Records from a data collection
-- start --

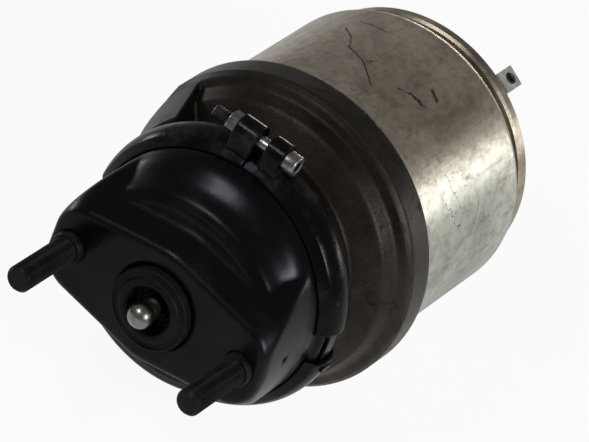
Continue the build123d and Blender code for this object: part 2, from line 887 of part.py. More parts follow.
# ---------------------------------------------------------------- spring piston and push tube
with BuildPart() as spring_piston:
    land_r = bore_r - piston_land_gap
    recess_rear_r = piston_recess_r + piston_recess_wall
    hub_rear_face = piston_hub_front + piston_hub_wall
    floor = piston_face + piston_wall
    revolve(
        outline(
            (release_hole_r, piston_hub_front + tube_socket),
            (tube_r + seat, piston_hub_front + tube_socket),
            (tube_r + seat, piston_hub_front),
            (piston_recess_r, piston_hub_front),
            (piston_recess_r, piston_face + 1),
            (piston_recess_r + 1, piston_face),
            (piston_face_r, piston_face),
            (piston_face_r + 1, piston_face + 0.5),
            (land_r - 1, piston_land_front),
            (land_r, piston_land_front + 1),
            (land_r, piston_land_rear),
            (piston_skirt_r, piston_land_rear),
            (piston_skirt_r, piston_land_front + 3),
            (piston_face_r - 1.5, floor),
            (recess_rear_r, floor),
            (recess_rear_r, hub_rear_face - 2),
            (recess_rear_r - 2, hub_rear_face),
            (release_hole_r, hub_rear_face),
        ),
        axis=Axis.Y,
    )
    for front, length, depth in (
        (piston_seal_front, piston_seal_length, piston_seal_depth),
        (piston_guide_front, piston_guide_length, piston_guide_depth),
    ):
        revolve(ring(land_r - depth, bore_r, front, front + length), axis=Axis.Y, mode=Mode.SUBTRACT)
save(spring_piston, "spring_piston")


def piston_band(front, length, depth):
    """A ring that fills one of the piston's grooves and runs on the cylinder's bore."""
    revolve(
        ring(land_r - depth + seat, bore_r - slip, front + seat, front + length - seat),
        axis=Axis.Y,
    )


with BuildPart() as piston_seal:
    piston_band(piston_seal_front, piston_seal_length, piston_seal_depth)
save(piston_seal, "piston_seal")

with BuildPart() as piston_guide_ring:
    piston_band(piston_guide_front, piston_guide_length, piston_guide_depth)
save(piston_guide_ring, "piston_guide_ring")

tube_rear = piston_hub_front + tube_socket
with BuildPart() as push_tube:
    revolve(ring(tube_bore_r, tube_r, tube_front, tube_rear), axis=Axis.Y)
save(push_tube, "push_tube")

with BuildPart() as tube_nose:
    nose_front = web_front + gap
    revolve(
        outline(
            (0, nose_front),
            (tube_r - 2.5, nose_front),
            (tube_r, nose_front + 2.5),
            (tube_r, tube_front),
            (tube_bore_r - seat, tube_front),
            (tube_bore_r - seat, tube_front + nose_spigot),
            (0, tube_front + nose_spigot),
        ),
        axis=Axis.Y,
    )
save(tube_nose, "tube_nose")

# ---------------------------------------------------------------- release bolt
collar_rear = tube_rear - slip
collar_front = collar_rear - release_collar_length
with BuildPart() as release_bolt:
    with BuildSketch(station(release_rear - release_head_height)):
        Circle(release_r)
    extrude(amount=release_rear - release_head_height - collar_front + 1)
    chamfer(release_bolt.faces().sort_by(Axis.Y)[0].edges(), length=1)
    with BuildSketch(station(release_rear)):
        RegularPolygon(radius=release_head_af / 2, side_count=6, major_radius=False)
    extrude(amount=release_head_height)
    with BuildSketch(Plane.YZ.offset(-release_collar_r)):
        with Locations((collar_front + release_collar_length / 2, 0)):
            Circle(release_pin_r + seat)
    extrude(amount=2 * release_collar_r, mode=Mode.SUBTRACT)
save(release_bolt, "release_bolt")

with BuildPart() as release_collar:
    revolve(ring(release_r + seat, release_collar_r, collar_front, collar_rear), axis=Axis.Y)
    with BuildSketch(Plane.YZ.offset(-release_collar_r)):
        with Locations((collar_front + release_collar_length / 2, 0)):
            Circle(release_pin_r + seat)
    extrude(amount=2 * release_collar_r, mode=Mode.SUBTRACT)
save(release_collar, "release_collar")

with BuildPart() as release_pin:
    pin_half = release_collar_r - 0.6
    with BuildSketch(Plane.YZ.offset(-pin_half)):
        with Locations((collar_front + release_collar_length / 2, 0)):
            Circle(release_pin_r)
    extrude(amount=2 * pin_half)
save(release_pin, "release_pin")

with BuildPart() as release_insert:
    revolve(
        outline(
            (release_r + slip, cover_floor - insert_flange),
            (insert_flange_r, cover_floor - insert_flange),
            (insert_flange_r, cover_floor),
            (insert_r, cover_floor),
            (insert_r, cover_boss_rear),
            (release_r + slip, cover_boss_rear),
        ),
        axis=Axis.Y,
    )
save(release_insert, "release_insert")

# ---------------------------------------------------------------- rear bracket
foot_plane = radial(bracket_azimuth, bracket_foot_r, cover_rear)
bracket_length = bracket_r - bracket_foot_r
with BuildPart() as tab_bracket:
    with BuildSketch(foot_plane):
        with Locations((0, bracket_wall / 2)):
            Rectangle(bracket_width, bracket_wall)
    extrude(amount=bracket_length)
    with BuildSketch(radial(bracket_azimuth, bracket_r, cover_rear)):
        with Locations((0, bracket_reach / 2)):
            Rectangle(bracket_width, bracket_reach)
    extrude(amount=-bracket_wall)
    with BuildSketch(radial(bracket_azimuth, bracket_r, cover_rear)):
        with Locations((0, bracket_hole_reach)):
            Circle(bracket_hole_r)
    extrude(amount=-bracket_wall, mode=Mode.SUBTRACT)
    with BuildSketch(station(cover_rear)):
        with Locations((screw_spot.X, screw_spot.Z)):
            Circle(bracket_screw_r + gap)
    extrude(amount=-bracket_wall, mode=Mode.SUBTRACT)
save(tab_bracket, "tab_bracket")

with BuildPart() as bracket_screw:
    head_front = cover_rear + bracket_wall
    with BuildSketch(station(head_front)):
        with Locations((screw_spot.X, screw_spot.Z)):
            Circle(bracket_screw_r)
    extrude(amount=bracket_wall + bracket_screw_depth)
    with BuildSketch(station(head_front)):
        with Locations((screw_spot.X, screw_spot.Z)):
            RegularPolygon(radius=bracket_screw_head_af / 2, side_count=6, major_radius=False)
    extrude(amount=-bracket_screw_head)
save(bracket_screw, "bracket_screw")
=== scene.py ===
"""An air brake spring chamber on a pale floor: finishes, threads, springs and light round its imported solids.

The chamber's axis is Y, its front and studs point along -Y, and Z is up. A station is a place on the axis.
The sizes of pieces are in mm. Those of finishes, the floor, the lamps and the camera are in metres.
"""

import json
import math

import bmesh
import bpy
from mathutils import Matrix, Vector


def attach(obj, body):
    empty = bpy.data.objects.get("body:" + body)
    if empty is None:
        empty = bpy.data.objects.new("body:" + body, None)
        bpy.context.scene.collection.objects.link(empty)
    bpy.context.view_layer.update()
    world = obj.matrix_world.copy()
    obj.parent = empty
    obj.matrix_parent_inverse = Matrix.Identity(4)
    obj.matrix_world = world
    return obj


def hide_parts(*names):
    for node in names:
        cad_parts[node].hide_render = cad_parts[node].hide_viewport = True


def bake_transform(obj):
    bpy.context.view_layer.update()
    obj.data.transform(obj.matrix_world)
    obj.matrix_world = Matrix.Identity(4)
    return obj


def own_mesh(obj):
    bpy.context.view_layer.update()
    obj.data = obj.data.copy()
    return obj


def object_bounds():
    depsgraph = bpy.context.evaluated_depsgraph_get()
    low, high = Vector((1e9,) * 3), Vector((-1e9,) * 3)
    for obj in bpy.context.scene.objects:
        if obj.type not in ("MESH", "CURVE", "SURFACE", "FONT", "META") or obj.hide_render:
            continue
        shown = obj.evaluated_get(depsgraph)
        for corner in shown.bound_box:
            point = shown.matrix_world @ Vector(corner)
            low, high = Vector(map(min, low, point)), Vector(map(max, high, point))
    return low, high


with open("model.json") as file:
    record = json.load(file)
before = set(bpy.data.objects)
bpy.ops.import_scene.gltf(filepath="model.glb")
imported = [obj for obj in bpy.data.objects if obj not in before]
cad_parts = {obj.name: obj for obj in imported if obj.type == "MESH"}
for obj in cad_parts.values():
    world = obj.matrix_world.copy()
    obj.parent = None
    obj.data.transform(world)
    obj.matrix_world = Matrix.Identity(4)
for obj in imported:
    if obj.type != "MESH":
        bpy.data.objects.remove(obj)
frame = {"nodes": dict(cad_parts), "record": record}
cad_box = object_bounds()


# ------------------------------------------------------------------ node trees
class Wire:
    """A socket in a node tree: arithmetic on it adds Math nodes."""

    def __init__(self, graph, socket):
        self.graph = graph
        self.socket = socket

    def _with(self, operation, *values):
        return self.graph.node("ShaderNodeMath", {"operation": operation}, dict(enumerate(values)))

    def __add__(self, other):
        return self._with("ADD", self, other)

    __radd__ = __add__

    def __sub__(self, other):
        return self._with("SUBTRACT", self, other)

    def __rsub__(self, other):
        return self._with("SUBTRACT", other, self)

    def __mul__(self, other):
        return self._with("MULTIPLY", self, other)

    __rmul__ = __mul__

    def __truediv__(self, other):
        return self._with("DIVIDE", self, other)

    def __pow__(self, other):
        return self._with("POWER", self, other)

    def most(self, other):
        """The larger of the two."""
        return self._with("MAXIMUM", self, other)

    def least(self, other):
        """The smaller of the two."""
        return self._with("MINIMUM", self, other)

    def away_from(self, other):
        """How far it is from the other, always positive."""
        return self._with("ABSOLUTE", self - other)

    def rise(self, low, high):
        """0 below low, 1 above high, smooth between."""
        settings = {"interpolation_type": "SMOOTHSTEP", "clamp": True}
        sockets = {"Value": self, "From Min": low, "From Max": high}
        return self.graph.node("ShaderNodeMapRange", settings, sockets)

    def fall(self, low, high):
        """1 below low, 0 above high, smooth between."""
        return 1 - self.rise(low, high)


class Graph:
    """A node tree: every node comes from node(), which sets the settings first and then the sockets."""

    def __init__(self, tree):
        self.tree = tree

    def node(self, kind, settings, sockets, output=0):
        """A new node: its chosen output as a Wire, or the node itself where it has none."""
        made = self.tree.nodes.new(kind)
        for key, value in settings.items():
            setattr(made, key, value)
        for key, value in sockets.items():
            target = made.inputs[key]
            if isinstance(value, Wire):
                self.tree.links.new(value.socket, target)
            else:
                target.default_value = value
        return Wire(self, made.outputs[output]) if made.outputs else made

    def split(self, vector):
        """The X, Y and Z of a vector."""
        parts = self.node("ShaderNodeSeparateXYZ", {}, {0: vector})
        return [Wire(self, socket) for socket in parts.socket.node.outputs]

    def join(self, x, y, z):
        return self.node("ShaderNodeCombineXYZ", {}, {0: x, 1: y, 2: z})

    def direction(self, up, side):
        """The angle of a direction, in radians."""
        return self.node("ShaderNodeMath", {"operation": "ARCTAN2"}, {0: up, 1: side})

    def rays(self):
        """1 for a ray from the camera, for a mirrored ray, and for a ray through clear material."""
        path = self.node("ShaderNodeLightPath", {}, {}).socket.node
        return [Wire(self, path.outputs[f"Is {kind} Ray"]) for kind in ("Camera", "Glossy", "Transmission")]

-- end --
-- start --

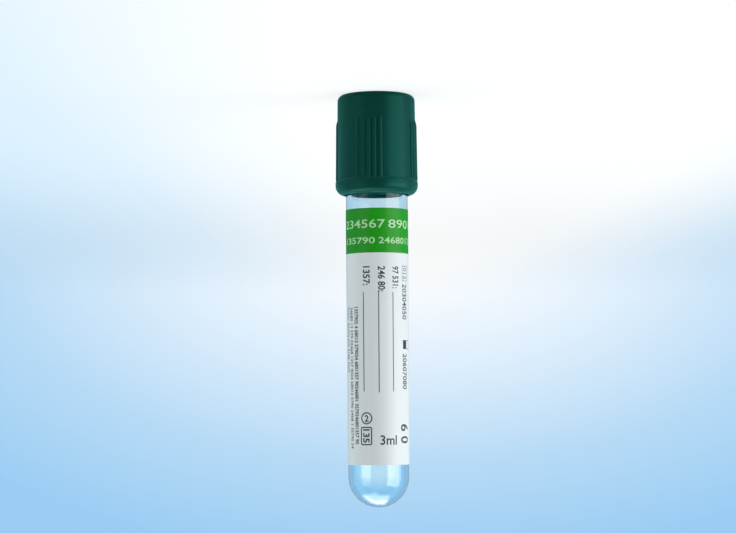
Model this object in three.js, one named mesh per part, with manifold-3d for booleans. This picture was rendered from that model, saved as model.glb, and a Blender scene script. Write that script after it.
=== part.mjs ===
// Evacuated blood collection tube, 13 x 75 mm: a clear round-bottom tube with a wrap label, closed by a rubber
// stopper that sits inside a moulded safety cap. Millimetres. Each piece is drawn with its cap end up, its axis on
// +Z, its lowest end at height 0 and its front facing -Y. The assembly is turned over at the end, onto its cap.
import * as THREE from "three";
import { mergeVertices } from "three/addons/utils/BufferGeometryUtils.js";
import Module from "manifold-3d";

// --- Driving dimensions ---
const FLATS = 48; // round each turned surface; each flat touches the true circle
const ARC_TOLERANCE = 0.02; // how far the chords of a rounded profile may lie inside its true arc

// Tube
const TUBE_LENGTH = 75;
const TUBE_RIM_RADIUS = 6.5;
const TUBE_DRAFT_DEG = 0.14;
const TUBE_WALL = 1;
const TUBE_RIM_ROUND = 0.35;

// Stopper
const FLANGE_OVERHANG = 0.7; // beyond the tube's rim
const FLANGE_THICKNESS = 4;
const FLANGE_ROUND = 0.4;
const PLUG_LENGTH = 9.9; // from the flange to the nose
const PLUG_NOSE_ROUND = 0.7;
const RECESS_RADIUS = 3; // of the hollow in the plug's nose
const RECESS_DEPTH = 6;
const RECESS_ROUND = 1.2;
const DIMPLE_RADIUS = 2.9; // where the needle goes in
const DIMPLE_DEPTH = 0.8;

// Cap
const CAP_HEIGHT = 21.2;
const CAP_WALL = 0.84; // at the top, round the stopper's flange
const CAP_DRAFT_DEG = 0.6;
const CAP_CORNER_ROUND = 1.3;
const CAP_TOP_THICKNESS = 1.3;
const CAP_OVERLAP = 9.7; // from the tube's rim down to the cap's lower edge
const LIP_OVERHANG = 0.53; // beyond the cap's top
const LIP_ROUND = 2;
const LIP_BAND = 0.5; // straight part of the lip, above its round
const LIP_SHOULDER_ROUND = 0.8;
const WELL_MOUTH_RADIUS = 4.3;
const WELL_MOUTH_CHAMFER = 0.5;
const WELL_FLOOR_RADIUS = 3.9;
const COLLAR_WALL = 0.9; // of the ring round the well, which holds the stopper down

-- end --

This exercise asks for the lines from the line with "imported = [obj" to the line with "self.socket = socket", both lines included, set down exactly and with nothing else.

imported = [obj for obj in bpy.data.objects if obj not in before]
cad_parts = {obj.name: obj for obj in imported if obj.type == "MESH"}
for obj in cad_parts.values():
    world = obj.matrix_world.copy()
    obj.parent = None
    obj.data.transform(world)
    obj.matrix_world = Matrix.Identity(4)
for obj in imported:
    if obj.type != "MESH":
        bpy.data.objects.remove(obj)
frame = {"nodes": dict(cad_parts), "record": record}
cad_box = object_bounds()


# ------------------------------------------------------------------ node trees
class Wire:
    """A socket in a node tree: arithmetic on it adds Math nodes."""

    def __init__(self, graph, socket):
        self.graph = graph
        self.socket = socket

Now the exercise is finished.